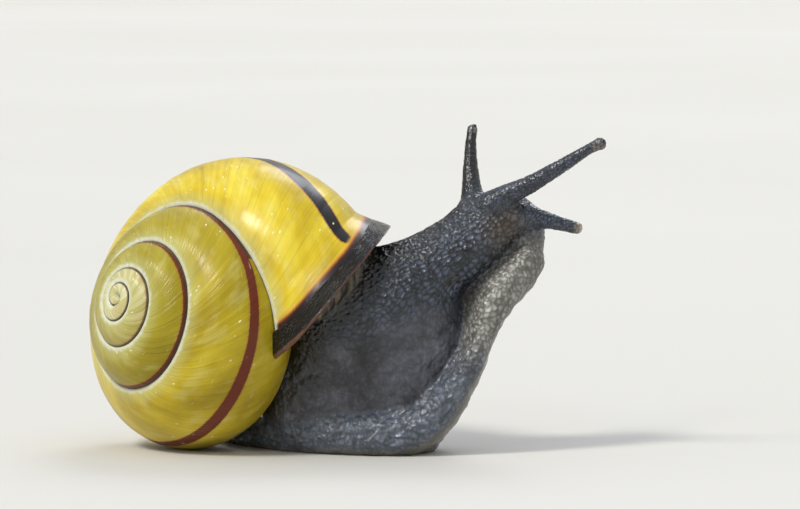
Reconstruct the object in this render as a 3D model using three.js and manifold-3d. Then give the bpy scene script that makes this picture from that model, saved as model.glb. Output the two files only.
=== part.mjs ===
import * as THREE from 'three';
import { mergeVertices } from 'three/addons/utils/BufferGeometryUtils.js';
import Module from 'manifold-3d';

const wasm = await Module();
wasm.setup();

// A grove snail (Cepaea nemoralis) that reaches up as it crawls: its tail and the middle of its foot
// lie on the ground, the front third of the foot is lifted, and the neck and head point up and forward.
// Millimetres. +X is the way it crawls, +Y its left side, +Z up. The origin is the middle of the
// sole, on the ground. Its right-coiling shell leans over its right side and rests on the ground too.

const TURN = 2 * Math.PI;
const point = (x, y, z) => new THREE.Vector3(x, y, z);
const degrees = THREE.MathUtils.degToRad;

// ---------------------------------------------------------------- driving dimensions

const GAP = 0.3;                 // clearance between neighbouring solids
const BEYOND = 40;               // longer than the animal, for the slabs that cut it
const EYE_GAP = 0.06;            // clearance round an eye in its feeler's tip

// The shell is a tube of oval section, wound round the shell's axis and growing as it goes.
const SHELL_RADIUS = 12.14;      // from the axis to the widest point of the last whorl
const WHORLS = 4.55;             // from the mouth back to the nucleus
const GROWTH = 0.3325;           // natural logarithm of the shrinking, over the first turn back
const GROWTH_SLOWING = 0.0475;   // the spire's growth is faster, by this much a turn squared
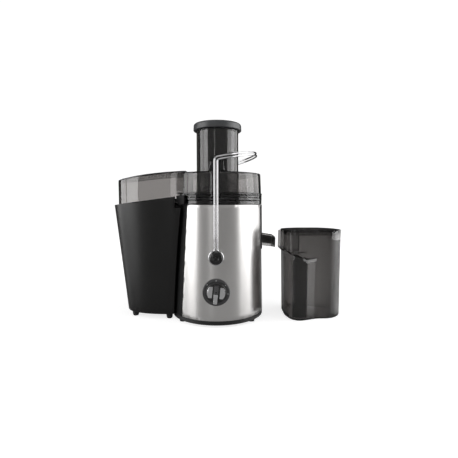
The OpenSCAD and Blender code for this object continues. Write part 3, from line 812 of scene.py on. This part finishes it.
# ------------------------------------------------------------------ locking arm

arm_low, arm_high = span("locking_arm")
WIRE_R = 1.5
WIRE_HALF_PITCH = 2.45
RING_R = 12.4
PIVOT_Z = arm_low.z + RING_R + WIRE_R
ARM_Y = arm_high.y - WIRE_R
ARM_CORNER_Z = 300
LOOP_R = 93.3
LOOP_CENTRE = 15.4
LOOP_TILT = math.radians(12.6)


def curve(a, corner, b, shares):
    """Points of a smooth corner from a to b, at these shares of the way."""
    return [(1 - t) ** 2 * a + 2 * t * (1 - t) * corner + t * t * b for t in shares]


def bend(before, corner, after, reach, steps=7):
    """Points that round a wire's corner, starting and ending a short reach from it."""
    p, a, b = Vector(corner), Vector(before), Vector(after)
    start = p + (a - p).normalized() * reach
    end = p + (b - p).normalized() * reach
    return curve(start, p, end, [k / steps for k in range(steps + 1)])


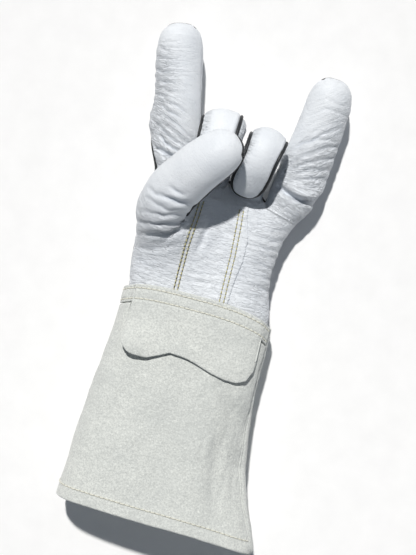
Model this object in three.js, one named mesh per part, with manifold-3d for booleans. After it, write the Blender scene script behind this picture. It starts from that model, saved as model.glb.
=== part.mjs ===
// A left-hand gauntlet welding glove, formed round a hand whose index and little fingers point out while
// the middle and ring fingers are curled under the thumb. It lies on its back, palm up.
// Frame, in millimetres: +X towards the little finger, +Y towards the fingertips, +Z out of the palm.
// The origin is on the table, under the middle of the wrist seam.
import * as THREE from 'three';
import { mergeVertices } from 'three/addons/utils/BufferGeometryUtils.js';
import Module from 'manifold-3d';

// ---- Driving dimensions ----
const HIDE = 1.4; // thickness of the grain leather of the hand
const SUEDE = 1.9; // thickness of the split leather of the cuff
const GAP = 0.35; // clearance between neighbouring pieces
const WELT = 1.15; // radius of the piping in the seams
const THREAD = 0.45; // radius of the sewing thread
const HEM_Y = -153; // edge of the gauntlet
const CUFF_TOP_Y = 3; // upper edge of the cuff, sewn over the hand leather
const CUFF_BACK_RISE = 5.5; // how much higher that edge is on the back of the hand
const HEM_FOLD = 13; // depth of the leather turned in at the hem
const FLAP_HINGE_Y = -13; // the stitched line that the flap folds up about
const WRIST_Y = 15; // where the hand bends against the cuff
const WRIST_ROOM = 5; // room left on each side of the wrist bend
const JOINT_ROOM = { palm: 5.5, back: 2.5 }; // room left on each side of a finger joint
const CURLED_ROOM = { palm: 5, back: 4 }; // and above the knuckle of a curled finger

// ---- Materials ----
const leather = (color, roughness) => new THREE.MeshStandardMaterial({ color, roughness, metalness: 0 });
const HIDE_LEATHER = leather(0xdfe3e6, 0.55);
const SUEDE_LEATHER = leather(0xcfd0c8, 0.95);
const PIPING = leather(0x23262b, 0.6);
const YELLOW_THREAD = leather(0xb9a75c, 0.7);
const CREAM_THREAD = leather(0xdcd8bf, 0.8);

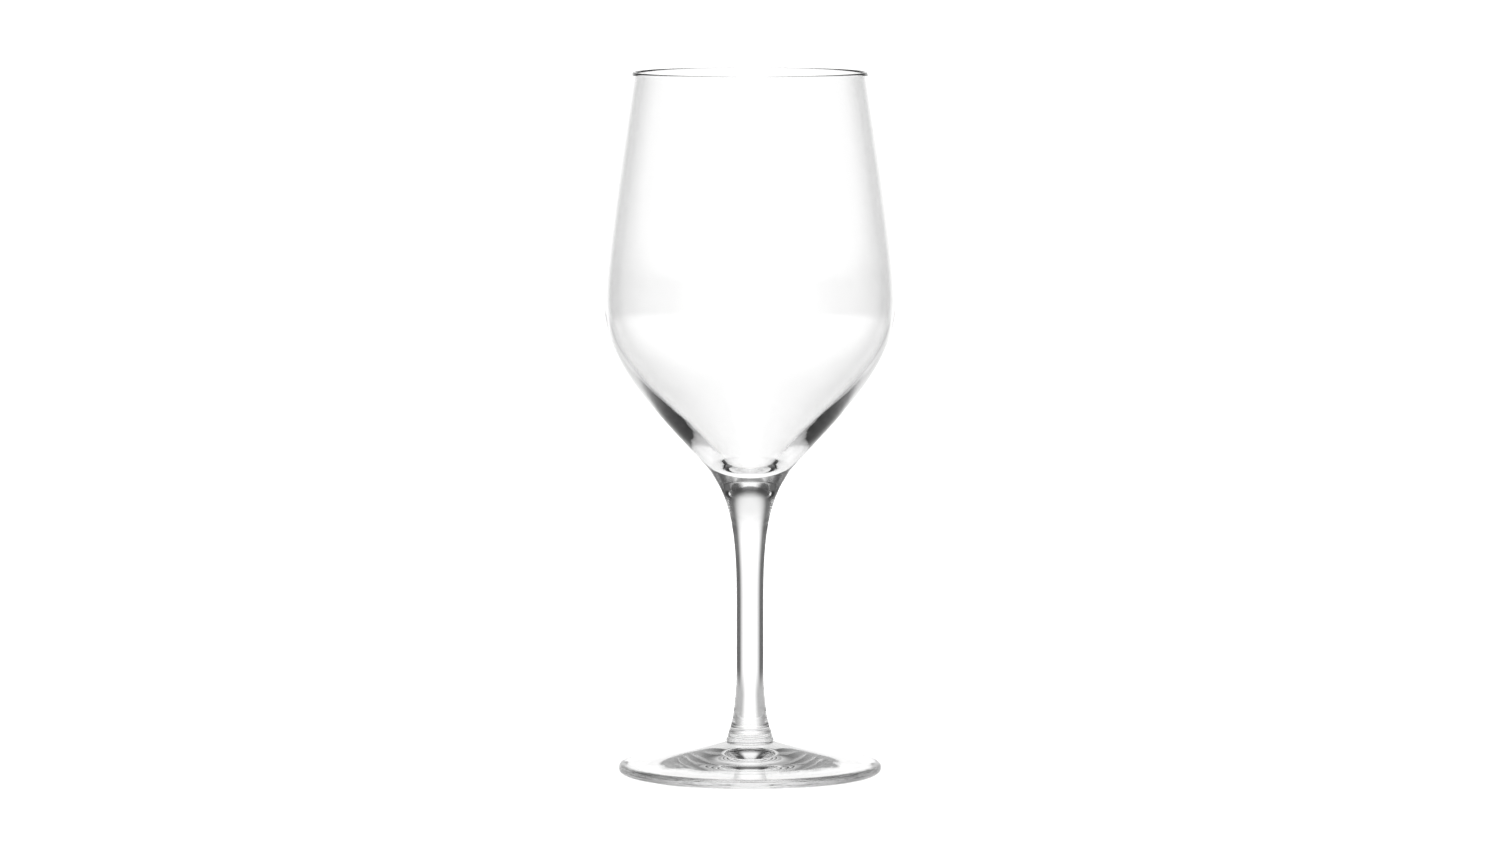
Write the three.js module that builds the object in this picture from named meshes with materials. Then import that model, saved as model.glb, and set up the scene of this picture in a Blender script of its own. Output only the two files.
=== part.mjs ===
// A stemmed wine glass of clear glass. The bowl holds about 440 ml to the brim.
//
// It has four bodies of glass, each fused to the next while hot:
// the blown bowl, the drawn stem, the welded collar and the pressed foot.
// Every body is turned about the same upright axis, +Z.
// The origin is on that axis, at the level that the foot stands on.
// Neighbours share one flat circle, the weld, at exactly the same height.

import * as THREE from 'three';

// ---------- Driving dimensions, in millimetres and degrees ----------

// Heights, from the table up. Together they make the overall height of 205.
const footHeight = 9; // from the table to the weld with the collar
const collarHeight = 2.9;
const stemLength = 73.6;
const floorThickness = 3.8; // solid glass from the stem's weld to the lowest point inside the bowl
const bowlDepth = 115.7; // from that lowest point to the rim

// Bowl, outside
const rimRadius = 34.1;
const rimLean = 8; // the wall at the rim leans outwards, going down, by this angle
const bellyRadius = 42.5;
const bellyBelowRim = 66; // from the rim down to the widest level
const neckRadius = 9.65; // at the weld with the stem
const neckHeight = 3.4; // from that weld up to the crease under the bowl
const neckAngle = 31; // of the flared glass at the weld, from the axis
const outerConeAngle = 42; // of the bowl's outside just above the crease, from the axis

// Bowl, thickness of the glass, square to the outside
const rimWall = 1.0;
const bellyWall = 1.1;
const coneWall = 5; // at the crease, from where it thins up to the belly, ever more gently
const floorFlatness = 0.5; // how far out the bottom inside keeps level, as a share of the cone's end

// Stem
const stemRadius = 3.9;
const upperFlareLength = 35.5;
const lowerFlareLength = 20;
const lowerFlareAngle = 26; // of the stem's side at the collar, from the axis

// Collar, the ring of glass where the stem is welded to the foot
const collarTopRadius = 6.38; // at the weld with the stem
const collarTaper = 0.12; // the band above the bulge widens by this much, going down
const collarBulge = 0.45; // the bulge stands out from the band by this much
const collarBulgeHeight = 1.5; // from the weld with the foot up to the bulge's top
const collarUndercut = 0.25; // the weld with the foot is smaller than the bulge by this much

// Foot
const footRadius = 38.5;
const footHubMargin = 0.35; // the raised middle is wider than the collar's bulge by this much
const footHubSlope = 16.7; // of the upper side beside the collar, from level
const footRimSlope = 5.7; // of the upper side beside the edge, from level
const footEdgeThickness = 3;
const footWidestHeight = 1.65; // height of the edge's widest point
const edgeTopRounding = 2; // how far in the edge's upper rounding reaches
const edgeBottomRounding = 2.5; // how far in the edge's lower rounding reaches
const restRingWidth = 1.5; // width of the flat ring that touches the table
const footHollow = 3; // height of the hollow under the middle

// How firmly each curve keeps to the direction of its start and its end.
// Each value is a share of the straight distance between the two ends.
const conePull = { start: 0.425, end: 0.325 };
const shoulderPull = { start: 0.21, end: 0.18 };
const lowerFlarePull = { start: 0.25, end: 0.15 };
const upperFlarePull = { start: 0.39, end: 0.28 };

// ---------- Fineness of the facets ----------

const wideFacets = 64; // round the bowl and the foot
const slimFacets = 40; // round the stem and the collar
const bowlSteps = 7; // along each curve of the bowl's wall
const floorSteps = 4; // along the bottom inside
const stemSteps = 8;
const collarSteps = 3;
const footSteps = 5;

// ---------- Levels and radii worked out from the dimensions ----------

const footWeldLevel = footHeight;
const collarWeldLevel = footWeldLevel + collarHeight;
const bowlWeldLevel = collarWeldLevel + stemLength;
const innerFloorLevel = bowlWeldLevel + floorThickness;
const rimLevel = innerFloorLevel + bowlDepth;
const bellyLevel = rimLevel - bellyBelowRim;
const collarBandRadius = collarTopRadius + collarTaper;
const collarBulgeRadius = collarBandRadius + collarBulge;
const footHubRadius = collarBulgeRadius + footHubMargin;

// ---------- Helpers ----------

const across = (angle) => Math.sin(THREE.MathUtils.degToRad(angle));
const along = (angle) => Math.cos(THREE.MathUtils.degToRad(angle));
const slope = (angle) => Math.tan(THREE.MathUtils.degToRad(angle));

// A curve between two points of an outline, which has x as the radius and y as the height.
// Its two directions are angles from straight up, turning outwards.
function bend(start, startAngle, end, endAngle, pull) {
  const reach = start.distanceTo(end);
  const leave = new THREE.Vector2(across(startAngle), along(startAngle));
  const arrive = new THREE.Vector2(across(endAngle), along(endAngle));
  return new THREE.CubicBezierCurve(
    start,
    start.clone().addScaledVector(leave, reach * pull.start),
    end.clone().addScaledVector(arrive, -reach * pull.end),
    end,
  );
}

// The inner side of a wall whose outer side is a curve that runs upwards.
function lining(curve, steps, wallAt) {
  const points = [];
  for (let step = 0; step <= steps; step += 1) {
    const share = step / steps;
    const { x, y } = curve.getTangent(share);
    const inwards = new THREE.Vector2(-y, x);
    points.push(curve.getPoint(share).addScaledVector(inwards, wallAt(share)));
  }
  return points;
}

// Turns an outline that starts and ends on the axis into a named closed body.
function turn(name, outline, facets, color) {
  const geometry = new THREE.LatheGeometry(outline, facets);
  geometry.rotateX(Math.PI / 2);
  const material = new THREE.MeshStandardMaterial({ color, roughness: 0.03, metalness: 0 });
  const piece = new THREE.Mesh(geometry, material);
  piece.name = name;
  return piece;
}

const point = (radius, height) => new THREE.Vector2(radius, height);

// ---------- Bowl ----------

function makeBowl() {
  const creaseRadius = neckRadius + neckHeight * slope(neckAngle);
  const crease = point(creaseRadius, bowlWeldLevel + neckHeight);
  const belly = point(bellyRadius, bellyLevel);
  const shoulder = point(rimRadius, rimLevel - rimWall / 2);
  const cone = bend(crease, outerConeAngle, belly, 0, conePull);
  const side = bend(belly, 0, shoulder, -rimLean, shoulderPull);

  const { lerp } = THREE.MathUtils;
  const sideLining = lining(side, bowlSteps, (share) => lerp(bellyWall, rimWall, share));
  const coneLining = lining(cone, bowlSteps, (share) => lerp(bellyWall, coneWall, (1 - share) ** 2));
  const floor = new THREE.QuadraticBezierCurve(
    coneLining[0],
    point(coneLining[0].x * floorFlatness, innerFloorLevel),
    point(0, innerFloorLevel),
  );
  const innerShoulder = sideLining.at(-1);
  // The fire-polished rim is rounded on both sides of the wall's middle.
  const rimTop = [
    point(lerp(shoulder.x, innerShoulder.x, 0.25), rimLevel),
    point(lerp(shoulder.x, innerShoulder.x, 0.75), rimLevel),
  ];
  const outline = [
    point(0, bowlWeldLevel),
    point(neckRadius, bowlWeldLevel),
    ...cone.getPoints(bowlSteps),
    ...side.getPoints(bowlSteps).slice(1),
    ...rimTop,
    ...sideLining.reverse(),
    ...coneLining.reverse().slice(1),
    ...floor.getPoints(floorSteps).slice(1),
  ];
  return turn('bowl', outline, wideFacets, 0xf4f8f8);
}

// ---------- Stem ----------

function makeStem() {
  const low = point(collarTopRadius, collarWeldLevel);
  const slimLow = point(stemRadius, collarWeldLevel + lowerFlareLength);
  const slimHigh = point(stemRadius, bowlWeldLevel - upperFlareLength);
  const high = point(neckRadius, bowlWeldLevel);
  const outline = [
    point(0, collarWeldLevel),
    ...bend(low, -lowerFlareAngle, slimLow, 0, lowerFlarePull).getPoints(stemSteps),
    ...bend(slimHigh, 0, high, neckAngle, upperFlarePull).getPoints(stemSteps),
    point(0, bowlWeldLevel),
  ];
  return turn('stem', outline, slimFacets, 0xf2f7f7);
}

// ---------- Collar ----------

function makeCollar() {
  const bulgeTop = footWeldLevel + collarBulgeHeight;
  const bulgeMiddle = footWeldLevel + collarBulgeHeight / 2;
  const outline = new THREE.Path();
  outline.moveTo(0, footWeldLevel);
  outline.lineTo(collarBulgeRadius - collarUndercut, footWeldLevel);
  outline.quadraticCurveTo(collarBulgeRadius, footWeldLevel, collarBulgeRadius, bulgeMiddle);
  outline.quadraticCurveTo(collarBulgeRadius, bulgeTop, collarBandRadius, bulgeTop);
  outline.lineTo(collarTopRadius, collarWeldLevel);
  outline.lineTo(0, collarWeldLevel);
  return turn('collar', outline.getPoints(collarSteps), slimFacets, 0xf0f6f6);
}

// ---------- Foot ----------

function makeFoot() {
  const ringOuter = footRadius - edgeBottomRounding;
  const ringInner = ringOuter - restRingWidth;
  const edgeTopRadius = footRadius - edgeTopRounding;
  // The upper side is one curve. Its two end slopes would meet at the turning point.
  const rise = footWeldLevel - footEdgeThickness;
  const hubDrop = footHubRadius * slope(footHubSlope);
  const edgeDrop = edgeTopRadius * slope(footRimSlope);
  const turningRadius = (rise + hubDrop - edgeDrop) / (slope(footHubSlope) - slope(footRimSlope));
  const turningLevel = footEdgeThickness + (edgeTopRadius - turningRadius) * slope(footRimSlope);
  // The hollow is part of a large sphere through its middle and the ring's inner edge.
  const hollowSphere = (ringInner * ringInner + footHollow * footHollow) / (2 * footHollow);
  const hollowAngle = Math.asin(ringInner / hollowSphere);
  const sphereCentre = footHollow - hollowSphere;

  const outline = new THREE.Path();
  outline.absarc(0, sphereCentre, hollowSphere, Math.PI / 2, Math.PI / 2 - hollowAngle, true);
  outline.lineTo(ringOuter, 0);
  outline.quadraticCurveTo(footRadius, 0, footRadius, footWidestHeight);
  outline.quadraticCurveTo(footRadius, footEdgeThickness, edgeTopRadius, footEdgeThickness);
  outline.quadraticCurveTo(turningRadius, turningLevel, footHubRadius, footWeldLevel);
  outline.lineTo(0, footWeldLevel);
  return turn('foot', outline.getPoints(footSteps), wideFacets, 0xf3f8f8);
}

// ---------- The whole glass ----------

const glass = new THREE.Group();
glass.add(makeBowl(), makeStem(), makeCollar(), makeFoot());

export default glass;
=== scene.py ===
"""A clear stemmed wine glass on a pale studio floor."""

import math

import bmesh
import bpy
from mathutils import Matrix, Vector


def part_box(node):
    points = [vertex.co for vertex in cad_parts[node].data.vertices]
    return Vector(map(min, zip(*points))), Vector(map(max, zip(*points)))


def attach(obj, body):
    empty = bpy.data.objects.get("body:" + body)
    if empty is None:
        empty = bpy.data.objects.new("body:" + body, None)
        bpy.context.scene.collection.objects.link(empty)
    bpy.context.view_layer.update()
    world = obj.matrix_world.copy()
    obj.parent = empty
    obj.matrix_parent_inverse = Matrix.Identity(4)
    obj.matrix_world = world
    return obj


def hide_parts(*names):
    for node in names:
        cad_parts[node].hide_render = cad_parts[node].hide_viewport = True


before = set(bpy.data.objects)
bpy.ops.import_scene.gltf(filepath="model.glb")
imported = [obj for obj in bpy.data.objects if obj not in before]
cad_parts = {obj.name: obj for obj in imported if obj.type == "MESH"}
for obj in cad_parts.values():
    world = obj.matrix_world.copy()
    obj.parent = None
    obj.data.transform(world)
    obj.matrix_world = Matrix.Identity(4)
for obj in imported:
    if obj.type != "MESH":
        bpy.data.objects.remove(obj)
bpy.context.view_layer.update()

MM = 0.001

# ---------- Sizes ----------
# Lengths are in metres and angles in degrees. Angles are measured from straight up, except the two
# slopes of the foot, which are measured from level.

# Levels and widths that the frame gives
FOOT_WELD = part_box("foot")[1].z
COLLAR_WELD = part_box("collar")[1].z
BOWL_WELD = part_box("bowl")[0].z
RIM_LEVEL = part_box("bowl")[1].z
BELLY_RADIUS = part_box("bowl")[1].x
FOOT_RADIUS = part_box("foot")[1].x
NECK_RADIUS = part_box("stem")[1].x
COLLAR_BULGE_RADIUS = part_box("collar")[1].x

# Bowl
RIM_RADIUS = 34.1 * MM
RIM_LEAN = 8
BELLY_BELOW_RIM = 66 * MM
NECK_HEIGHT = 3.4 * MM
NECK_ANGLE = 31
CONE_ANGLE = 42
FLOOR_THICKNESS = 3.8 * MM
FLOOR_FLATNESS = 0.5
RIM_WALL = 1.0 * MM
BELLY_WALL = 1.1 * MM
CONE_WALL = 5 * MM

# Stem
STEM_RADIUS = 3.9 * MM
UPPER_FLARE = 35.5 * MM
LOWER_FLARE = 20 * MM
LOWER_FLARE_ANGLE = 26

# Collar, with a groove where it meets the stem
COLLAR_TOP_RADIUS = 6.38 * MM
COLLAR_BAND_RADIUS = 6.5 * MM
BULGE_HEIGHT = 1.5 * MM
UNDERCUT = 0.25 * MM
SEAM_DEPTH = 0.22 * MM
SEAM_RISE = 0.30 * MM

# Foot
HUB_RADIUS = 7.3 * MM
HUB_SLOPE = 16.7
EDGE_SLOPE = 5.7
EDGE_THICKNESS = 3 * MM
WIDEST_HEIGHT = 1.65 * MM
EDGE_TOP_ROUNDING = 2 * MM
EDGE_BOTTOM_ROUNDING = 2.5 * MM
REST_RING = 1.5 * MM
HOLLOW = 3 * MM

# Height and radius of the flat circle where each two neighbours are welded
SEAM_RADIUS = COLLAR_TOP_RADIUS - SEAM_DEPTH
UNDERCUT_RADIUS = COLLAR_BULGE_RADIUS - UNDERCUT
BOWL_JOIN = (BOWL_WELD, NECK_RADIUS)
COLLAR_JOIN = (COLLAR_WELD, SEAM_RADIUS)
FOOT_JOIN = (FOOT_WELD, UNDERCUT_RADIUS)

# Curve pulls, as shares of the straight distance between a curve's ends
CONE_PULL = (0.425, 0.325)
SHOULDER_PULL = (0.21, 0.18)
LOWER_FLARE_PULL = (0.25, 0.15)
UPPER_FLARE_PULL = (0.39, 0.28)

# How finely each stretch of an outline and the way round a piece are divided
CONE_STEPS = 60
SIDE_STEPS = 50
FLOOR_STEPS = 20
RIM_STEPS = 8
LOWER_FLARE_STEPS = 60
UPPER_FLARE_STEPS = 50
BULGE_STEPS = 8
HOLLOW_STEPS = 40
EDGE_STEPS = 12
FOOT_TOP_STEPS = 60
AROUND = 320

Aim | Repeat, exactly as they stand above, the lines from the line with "---------- The whole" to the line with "bpy.context.scene.collection.objects.link(empty)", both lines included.

Worked solution |
// ---------- The whole glass ----------

const glass = new THREE.Group();
glass.add(makeBowl(), makeStem(), makeCollar(), makeFoot());

export default glass;
=== scene.py ===
"""A clear stemmed wine glass on a pale studio floor."""

import math

import bmesh
import bpy
from mathutils import Matrix, Vector


def part_box(node):
    points = [vertex.co for vertex in cad_parts[node].data.vertices]
    return Vector(map(min, zip(*points))), Vector(map(max, zip(*points)))


def attach(obj, body):
    empty = bpy.data.objects.get("body:" + body)
    if empty is None:
        empty = bpy.data.objects.new("body:" + body, None)
        bpy.context.scene.collection.objects.link(empty)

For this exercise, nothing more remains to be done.